Formarsi ed informarsi – adeguatamente e con contenuti di qualità – rappresenta quindi la maniera migliore per poter svolgere la propria professione, tutelando a 360 gradi la salute dei pazienti in ogni angolo del pianeta. Un’esigenza, evidenziata ormai da tutti i governi, ed anche da quello italiano. Ne è una conferma il recente giro di vite sull’accreditamento obbligatorio ECM, iniziato con una consistente sforbiciata della lista dei medici competenti, depennati dal Ministero alla Salute per non aver maturato i crediti obbligatori nel triennio formativo. L’importanza della formazione anche per contrastare le infezioni e le antibiotico-resistenze è stata evidenziata anche dal presidente del SIMIT (Società Italiana Malattie Infettive e Tropicali), prof. Massimo Andreoni.
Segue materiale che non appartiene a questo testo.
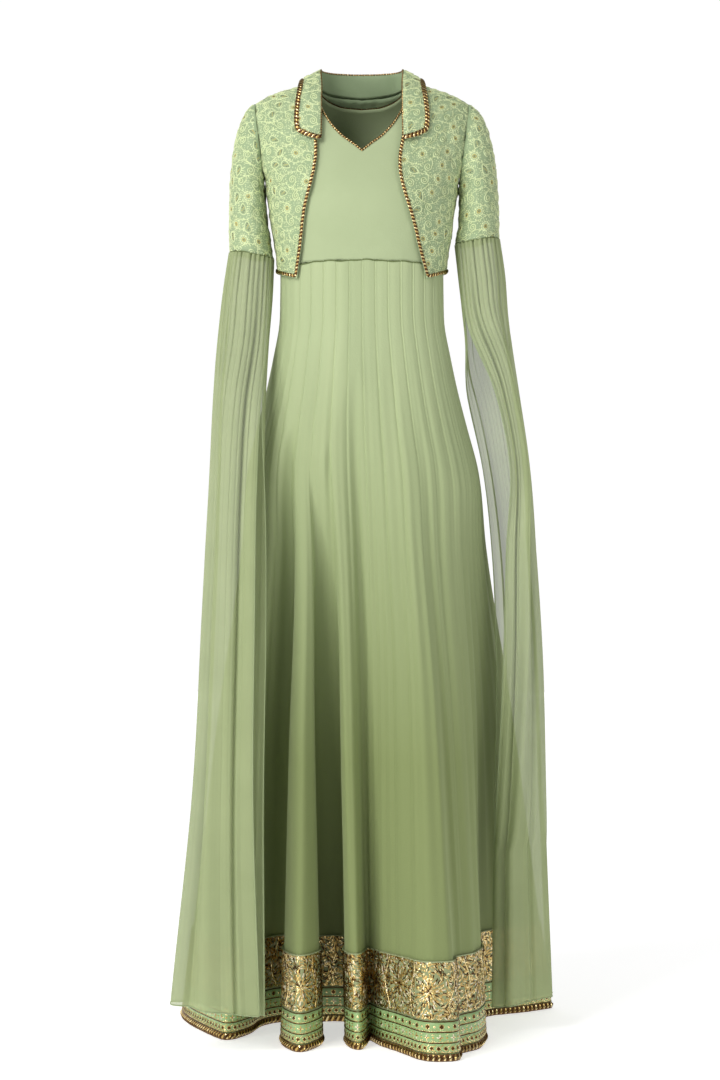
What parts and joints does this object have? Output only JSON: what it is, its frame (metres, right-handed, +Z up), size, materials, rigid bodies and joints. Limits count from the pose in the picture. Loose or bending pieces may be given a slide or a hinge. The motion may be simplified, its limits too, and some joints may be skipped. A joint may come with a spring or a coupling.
{
  "type": "anarkali suit",
  "caption": "Floor-length panelled anarkali gown with V neck and bead-worked hem border, worn under a cropped open embroidered jacket with long sheer slit sleeves.",
  "frame": {"origin": "Midway between the two points where the shoulder seams meet the gown's neck, where the wearer carries the suit.", "axes": "+Z up, +X to the wearer's left, -Y to the front."},
  "size_m": [0.6065, 0.6297, 1.5131],
  "materials": {
    "gown_georgette": "matt crinkled georgette",
    "jacket_embroidered": "georgette closely embroidered with pale thread",
    "sleeve_sheer_georgette": "sheer gathered georgette",
    "gold_bead_band": "gold bead embroidery on net",
    "green_band": "satin with gold bead lines",
    "bead_cord": "gold and dark bugle beads"
  },
  "bodies": {
    "root": {"bodice_front": "gown_georgette", "bodice_back": "gown_georgette", "neck_piping": "bead_cord", "skirt_kali_01": "gown_georgette", "skirt_kali_02": "gown_georgette", "skirt_kali_03": "gown_georgette", "skirt_kali_04": "gown_georgette", "skirt_kali_05": "gown_georgette", "skirt_kali_06": "gown_georgette", "skirt_kali_07": "gown_georgette", "skirt_kali_08": "gown_georgette", "skirt_kali_09": "gown_georgette", "skirt_kali_10": "gown_georgette", "skirt_kali_11": "gown_georgette", "skirt_kali_12": "gown_georgette", "skirt_kali_13": "gown_georgette", "skirt_kali_14": "gown_georgette", "skirt_kali_15": "gown_georgette", "skirt_kali_16": "gown_georgette", "skirt_kali_17": "gown_georgette", "skirt_kali_18": "gown_georgette", "skirt_kali_19": "gown_georgette", "skirt_kali_20": "gown_georgette", "skirt_kali_21": "gown_georgette", "skirt_kali_22": "gown_georgette", "skirt_kali_23": "gown_georgette", "skirt_kali_24": "gown_georgette", "skirt_kali_25": "gown_georgette", "skirt_kali_26": "gown_georgette", "skirt_kali_27": "gown_georgette", "skirt_kali_28": "gown_georgette", "skirt_kali_29": "gown_georgette", "skirt_kali_30": "gown_georgette", "skirt_kali_31": "gown_georgette", "skirt_kali_32": "gown_georgette", "skirt_kali_33": "gown_georgette", "skirt_kali_34": "gown_georgette", "skirt_kali_35": "gown_georgette", "skirt_kali_36": "gown_georgette", "hem_gold_band": "gold_bead_band", "hem_green_band": "green_band", "hem_lace": "bead_cord", "jacket_front_left": "jacket_embroidered", "jacket_front_right": "jacket_embroidered", "jacket_back": "jacket_embroidered", "jacket_collar": "jacket_embroidered", "cord_front_left": "bead_cord", "cord_front_right": "bead_cord", "cord_hem_back": "bead_cord", "cord_collar": "bead_cord", "sleeve_upper_left": "jacket_embroidered", "sleeve_upper_right": "jacket_embroidered", "sleeve_lower_left": "sleeve_sheer_georgette", "sleeve_lower_right": "sleeve_sheer_georgette"}
  },
  "joints": []
}
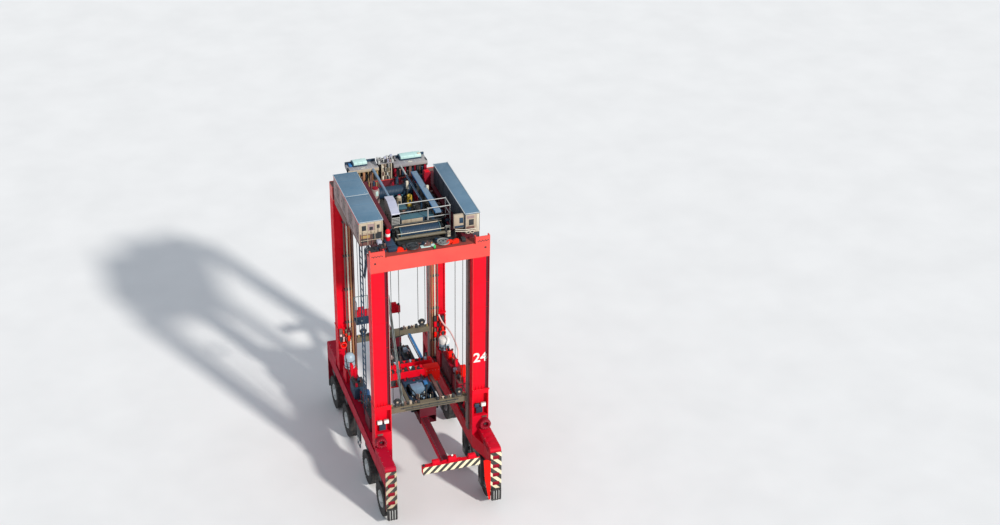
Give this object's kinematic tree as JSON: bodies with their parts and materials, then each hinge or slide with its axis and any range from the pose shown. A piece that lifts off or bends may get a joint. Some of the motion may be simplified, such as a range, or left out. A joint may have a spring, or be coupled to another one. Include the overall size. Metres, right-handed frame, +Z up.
{
  "type": "shuttle carrier",
  "caption": "Tall portal carrier for yard containers: red frame on two rows of steered wheels, top housings, rope-hoisted telescopic spreader.",
  "frame": {"origin": "on the ground, under the middle of the wheels", "axes": "+Z up, +Y towards the rear end, +X towards the side with the electrical cabinet"},
  "size_m": [5.053, 12.21, 12.8499],
  "materials": {
    "red_paint": "satin",
    "dark_frame": "satin",
    "grey_paint": "satin",
    "roof_blue": "satin",
    "beige_paint": "satin",
    "galvanised": "satin",
    "rope_steel": "matte",
    "pipe_tan": "matte",
    "lamp_white": "gloss",
    "hazard_yellow": "satin",
    "black_rubber": "matte",
    "tyre_black": "matte",
    "rim_white": "satin"
  },
  "bodies": {
    "frame": {"bogie_beam_left": "red_paint", "bogie_beam_right": "red_paint", "leg_front_left": "red_paint", "leg_front_right": "red_paint", "leg_rear_left": "red_paint", "leg_rear_right": "red_paint", "portal_beam_front": "red_paint", "portal_beam_rear": "red_paint", "side_girders": "red_paint", "deck_frame": "dark_frame", "rear_platform": "grey_paint", "engine_house": "roof_blue", "electric_cabinet": "roof_blue", "deck_units": "beige_paint", "deck_railings": "galvanised", "top_sheaves": "grey_paint", "hoist_ropes": "rope_steel", "guide_rails": "dark_frame", "cable_pipes": "pipe_tan", "access_ladder": "galvanised", "headlamps": "lamp_white", "nose_plates": "hazard_yellow", "bumper_posts": "black_rubber", "bogie_units": "grey_paint"},
    "spreader": {"spreader_flanges": "red_paint", "spreader_webs": "red_paint", "spreader_cross_beams": "dark_frame", "spreader_ties": "red_paint", "spreader_sheaves": "grey_paint", "spreader_head": "red_paint", "spreader_units": "dark_frame"},
    "drum_front": {"hoist_drum_front": "grey_paint"},
    "drum_rear": {"hoist_drum_rear": "grey_paint"},
    "front_arm": {"telescope_front": "red_paint"},
    "rear_arm": {"telescope_rear": "red_paint"},
    "hose_arm_body": {"hose_arm": "grey_paint"},
    "fork_left_1_body": {"fork_left_1": "dark_frame"},
    "wheel_left_1": {"rim_left_1": "rim_white", "tyre_left_1": "tyre_black"},
    "fork_left_2_body": {"fork_left_2": "dark_frame"},
    "wheel_left_2": {"rim_left_2": "rim_white", "tyre_left_2": "tyre_black"},
    "fork_left_3_body": {"fork_left_3": "dark_frame"},
    "wheel_left_3": {"rim_left_3": "rim_white", "tyre_left_3": "tyre_black"},
    "fork_left_4_body": {"fork_left_4": "dark_frame"},
    "wheel_left_4": {"rim_left_4": "rim_white", "tyre_left_4": "tyre_black"},
    "fork_right_1_body": {"fork_right_1": "dark_frame"},
    "wheel_right_1": {"rim_right_1": "rim_white", "tyre_right_1": "tyre_black"},
    "fork_right_2_body": {"fork_right_2": "dark_frame"},
    "wheel_right_2": {"rim_right_2": "rim_white", "tyre_right_2": "tyre_black"},
    "fork_right_3_body": {"fork_right_3": "dark_frame"},
    "wheel_right_3": {"rim_right_3": "rim_white", "tyre_right_3": "tyre_black"},
    "fork_right_4_body": {"fork_right_4": "dark_frame"},
    "wheel_right_4": {"rim_right_4": "rim_white", "tyre_right_4": "tyre_black"}
  },
  "joints": [
    {"name": "hoist", "type": "slide", "parent": "frame", "child": "spreader", "axis": [0, 0, 1], "range_m": [0, 5.8], "deforming": ["hoist_ropes"]},
    {"name": "drum_front_turn", "type": "hinge", "parent": "frame", "child": "drum_front", "pos_m": [0, -1.75, 11.82], "axis": [1, 0, 0], "range_deg": [-1, 2771]},
    {"name": "drum_rear_turn", "type": "hinge", "parent": "frame", "child": "drum_rear", "pos_m": [0, 1.7, 11.82], "axis": [1, 0, 0], "range_deg": [-1, 2771]},
    {"name": "telescope_front_slide", "type": "slide", "parent": "spreader", "child": "front_arm", "axis": [0, 1, 0], "range_m": [0, 3.066]},
    {"name": "telescope_rear_slide", "type": "slide", "parent": "spreader", "child": "rear_arm", "axis": [0, -1, 0], "range_m": [0, 3.066]},
    {"name": "hose_arm_fold", "type": "hinge", "parent": "spreader", "child": "hose_arm_body", "pos_m": [-1.09, -2.7, 4.44], "axis": [1, 0, 0], "range_deg": [-62.2, 0.2]},
    {"name": "steer_left_1", "type": "hinge", "parent": "frame", "child": "fork_left_1_body", "pos_m": [-2.245, -4.02, 0.75], "axis": [0, 0, 1], "range_deg": [-25, 25]},
    {"name": "spin_left_1", "type": "hinge", "parent": "fork_left_1_body", "child": "wheel_left_1", "pos_m": [-2.245, -4.02, 0.75], "axis": [1, 0, 0], "continuous": true},
    {"name": "steer_left_2", "type": "hinge", "parent": "frame", "child": "fork_left_2_body", "pos_m": [-2.245, -1.775, 0.75], "axis": [0, 0, 1], "range_deg": [-11.14, 11.14]},
    {"name": "spin_left_2", "type": "hinge", "parent": "fork_left_2_body", "child": "wheel_left_2", "pos_m": [-2.245, -1.775, 0.75], "axis": [1, 0, 0], "continuous": true},
    {"name": "steer_left_3", "type": "hinge", "parent": "frame", "child": "fork_left_3_body", "pos_m": [-2.245, 1.775, 0.75], "axis": [0, 0, 1], "range_deg": [-11.14, 11.14]},
    {"name": "spin_left_3", "type": "hinge", "parent": "fork_left_3_body", "child": "wheel_left_3", "pos_m": [-2.245, 1.775, 0.75], "axis": [1, 0, 0], "continuous": true},
    {"name": "steer_left_4", "type": "hinge", "parent": "frame", "child": "fork_left_4_body", "pos_m": [-2.245, 4.02, 0.75], "axis": [0, 0, 1], "range_deg": [-25.1, 25.1]},
    {"name": "spin_left_4", "type": "hinge", "parent": "fork_left_4_body", "child": "wheel_left_4", "pos_m": [-2.245, 4.02, 0.75], "axis": [1, 0, 0], "continuous": true},
    {"name": "steer_right_1", "type": "hinge", "parent": "frame", "child": "fork_right_1_body", "pos_m": [2.245, -4.02, 0.75], "axis": [0, 0, 1], "range_deg": [-25.1, 25.1]},
    {"name": "spin_right_1", "type": "hinge", "parent": "fork_right_1_body", "child": "wheel_right_1", "pos_m": [2.245, -4.02, 0.75], "axis": [1, 0, 0], "continuous": true},
    {"name": "steer_right_2", "type": "hinge", "parent": "frame", "child": "fork_right_2_body", "pos_m": [2.245, -1.775, 0.75], "axis": [0, 0, 1], "range_deg": [-11.14, 11.14]},
    {"name": "spin_right_2", "type": "hinge", "parent": "fork_right_2_body", "child": "wheel_right_2", "pos_m": [2.245, -1.775, 0.75], "axis": [1, 0, 0], "continuous": true},
    {"name": "steer_right_3", "type": "hinge", "parent": "frame", "child": "fork_right_3_body", "pos_m": [2.245, 1.775, 0.75], "axis": [0, 0, 1], "range_deg": [-11.14, 11.14]},
    {"name": "spin_right_3", "type": "hinge", "parent": "fork_right_3_body", "child": "wheel_right_3", "pos_m": [2.245, 1.775, 0.75], "axis": [1, 0, 0], "continuous": true},
    {"name": "steer_right_4", "type": "hinge", "parent": "frame", "child": "fork_right_4_body", "pos_m": [2.245, 4.02, 0.75], "axis": [0, 0, 1], "range_deg": [-25.1, 25.1]},
    {"name": "spin_right_4", "type": "hinge", "parent": "fork_right_4_body", "child": "wheel_right_4", "pos_m": [2.245, 4.02, 0.75], "axis": [1, 0, 0], "continuous": true}
  ],
  "couplings": [
    {"joint": "drum_front_turn", "follows": "hoist", "rad_per_m": 8.3333},
    {"joint": "drum_rear_turn", "follows": "hoist", "rad_per_m": 8.3333},
    {"joint": "telescope_rear_slide", "follows": "telescope_front_slide", "ratio": 1},
    {"joint": "hose_arm_fold", "follows": "hoist", "rad_per_m": -0.18657},
    {"joint": "steer_left_2", "follows": "steer_left_1", "ratio": 0.4415},
    {"joint": "steer_left_3", "follows": "steer_left_1", "ratio": -0.4415},
    {"joint": "steer_left_4", "follows": "steer_left_1", "ratio": -1},
    {"joint": "steer_right_1", "follows": "steer_left_1", "ratio": 1},
    {"joint": "steer_right_2", "follows": "steer_left_1", "ratio": 0.4415},
    {"joint": "steer_right_3", "follows": "steer_left_1", "ratio": -0.4415},
    {"joint": "steer_right_4", "follows": "steer_left_1", "ratio": -1}
  ]
}
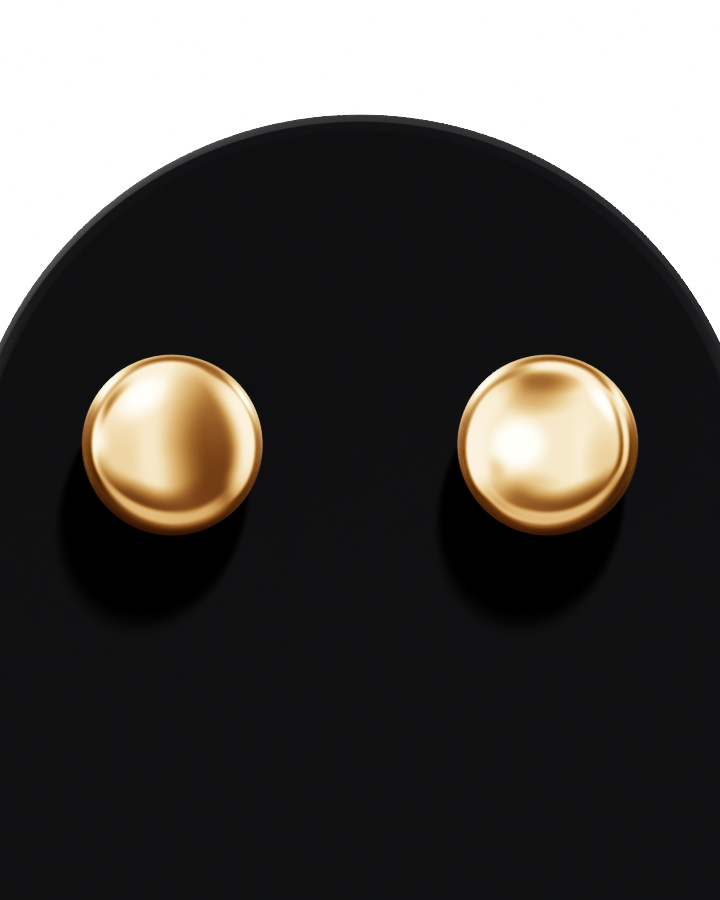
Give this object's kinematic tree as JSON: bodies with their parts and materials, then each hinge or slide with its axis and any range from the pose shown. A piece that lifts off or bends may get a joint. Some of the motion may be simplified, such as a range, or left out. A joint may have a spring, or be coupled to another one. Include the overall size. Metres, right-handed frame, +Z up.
{
  "type": "stud earrings on display stand",
  "caption": "Pair of polished round domed gold stud earrings with butterfly ear nuts, on a plain black arched display stand with a rear foot.",
  "frame": {"origin": "centre of the stand's underside, on the surface it stands on", "axes": "+Z up; the studs and the panel's front face -Y; +X to the viewer's right"},
  "size_m": [0.0448, 0.03, 0.0584],
  "materials": {
    "satin_black": "satin moulded black",
    "polished_gold": "mirror polished yellow gold",
    "ear_nut_gold": "tumbled yellow gold"
  },
  "bodies": {
    "root": {"display_stand": "satin_black", "left_stud": "polished_gold", "right_stud": "polished_gold", "left_ear_nut": "ear_nut_gold", "right_ear_nut": "ear_nut_gold"}
  },
  "joints": []
}
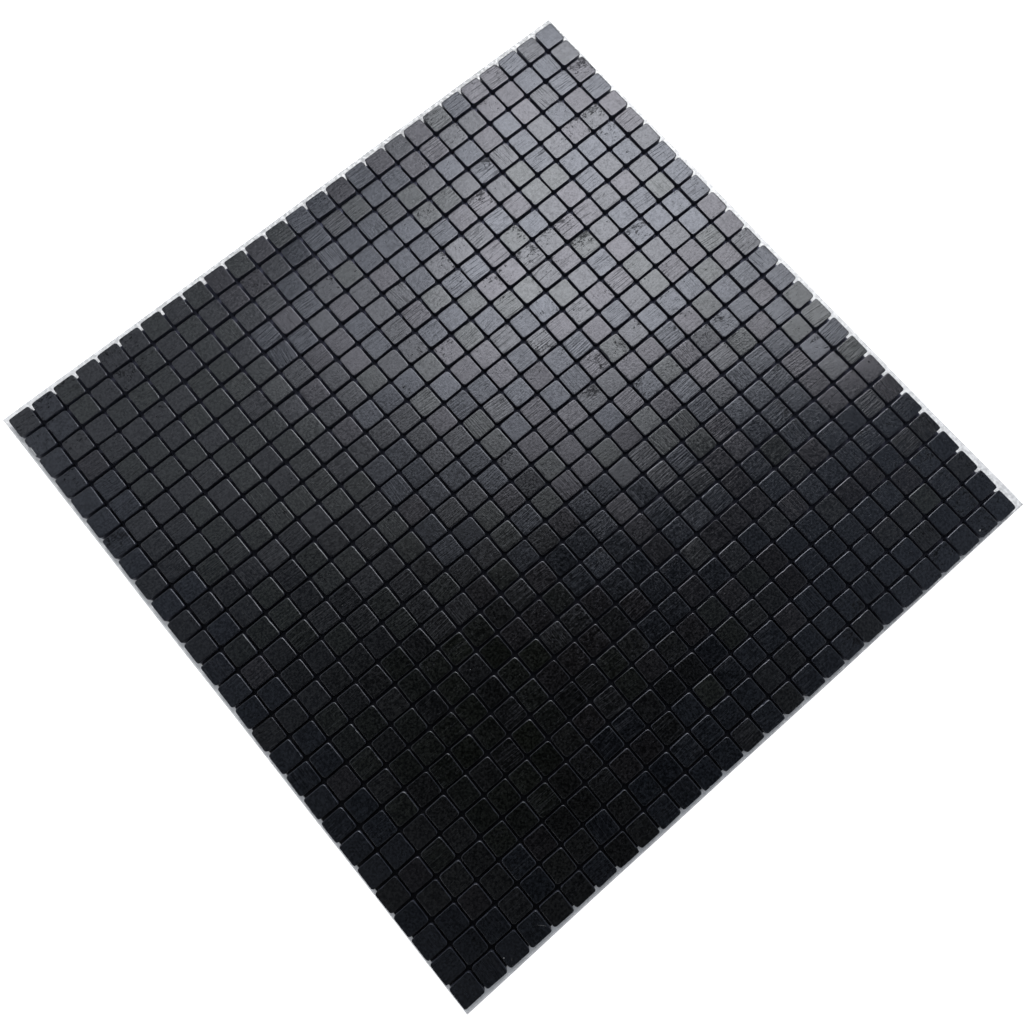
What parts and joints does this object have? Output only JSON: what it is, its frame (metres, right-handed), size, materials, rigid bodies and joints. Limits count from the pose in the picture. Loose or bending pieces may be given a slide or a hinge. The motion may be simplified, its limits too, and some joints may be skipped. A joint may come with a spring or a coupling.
{
  "type": "mosaic tile sheet",
  "caption": "Square sheet of small black honed stone mosaic chips in straight rows, on a black adhesive film with a white release liner under it.",
  "frame": {"origin": "middle of the release liner's underside, where the sheet lies on the floor", "axes": "+Z out of the chips' faces, +X along a row of chips, +Y from row to row"},
  "size_m": [0.3076, 0.3074, 0.0048],
  "materials": {
    "stone": "black honed stone, satin, with fine saw marks and pits",
    "film": "matt black adhesive film",
    "liner": "white coated release paper, satin"
  },
  "bodies": {
    "root": {"release_liner": "liner", "adhesive_film": "film", "chip_row_01": "stone", "chip_row_02": "stone", "chip_row_03": "stone", "chip_row_04": "stone", "chip_row_05": "stone", "chip_row_06": "stone", "chip_row_07": "stone", "chip_row_08": "stone", "chip_row_09": "stone", "chip_row_10": "stone", "chip_row_11": "stone", "chip_row_12": "stone", "chip_row_13": "stone", "chip_row_14": "stone", "chip_row_15": "stone", "chip_row_16": "stone", "chip_row_17": "stone", "chip_row_18": "stone", "chip_row_19": "stone", "chip_row_20": "stone", "chip_row_21": "stone", "chip_row_22": "stone", "chip_row_23": "stone", "chip_row_24": "stone", "chip_row_25": "stone", "chip_row_26": "stone", "chip_row_27": "stone"}
  },
  "joints": []
}
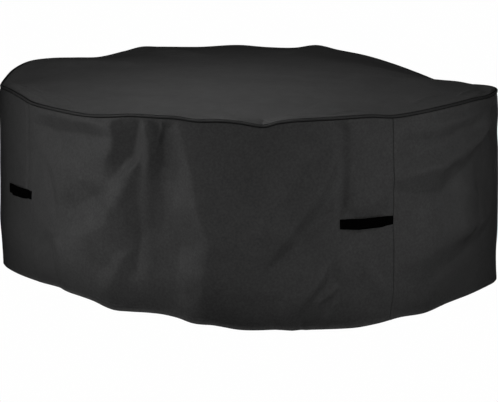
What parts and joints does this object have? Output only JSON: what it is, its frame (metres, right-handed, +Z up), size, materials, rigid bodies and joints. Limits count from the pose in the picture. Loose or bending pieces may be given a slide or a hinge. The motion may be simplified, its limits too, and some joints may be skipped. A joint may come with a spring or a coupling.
{
  "type": "patio furniture cover",
  "caption": "Round fitted outdoor cover: slightly domed top, corded rim seam, hanging panelled skirt with an uneven hem, and arched webbing handles.",
  "frame": {"origin": "middle of the underside of the top, where the covered furniture holds the cover up", "axes": "+Z up, -Y to the front of the cover, +X to its right as seen from the front"},
  "size_m": [1.8719, 1.8655, 0.7834],
  "materials": {
    "cloth": "matt coated weave",
    "seam": "matt coated weave over a cord",
    "webbing": "matt woven tape"
  },
  "bodies": {
    "root": {"top_panel": "cloth", "rim_cord": "seam", "skirt_front": "cloth", "skirt_right": "cloth", "skirt_back": "cloth", "skirt_left": "cloth", "handle_front": "webbing", "handle_right": "webbing", "handle_back": "webbing", "handle_left": "webbing"}
  },
  "joints": []
}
Le antibiotico resistenze in questo momento agitano tutto il mondo: Stati Uniti, Gran Bretagna, e anche il nostro Paese. Qual è la situazione?
La situazione è quella che in realtà abbiamo già in qualche modo dichiarato da diversi anni. Negli ospedali si assiste ad un incremento progressivo di germi resistenti a quasi tutti gli antibiotici a nostra disposizione, generando un grande problema di sanità pubblica. Si calcola che ogni anno, in Italia, le infezioni causate da germi multiresistenti facciano tra i 5mila e i 7mila morti, e all’orizzonte non ci sono nuovi farmaci pronti a combatterli. L’allarme di un’epidemia mondiale è reale, e coinvolge anche l’Italia.
Un’emergenza sottolineata dallo stesso ministro della Salute Beatrice Lorenzin che ha esortato, oltre ad un’attenzione già esistente, un impegno comune e condiviso.
Certamente si può e si deve fare qualcosa. Innanzitutto imparare ad usare gli antibiotici in modo più consapevole: l’Italia è il Paese che ne utilizza il maggior numero, ed è un circolo vizioso che deve essere interrotto. Bisogna poi migliorare la gestione dei pazienti all’interno dell’ospedale, adottando le necessarie precauzioni igieniche che impediscano la circolazione di questi germi.
L’informazione e la formazione sono determinanti, per la classe medica, per fare fronte comune ed affrontare al meglio questo tipo di epidemie e di emergenze.
Assolutamente sì: un importante studio condotto in America e in Inghilterra dimostra che la formazione per i futuri medici deve iniziare sin dall’università. Ad oggi, i nostri interlocutori sono soprattutto i colleghi già attivi sul campo, compresi i medici di famiglia: a loro va insegnato a prestare grande attenzione nell’utilizzo degli antibiotici, che se da un lato hanno salvato milioni di vite umane rivelandosi un farmaco eccezionale, dall’altro vanno usati con parsimonia. Fondamentale, infine, prediligere gli antibiotici selettivi, e non quelli che “uccidono” indiscriminatamente: sono questi ultimi, infatti, a generare i germi resistenti.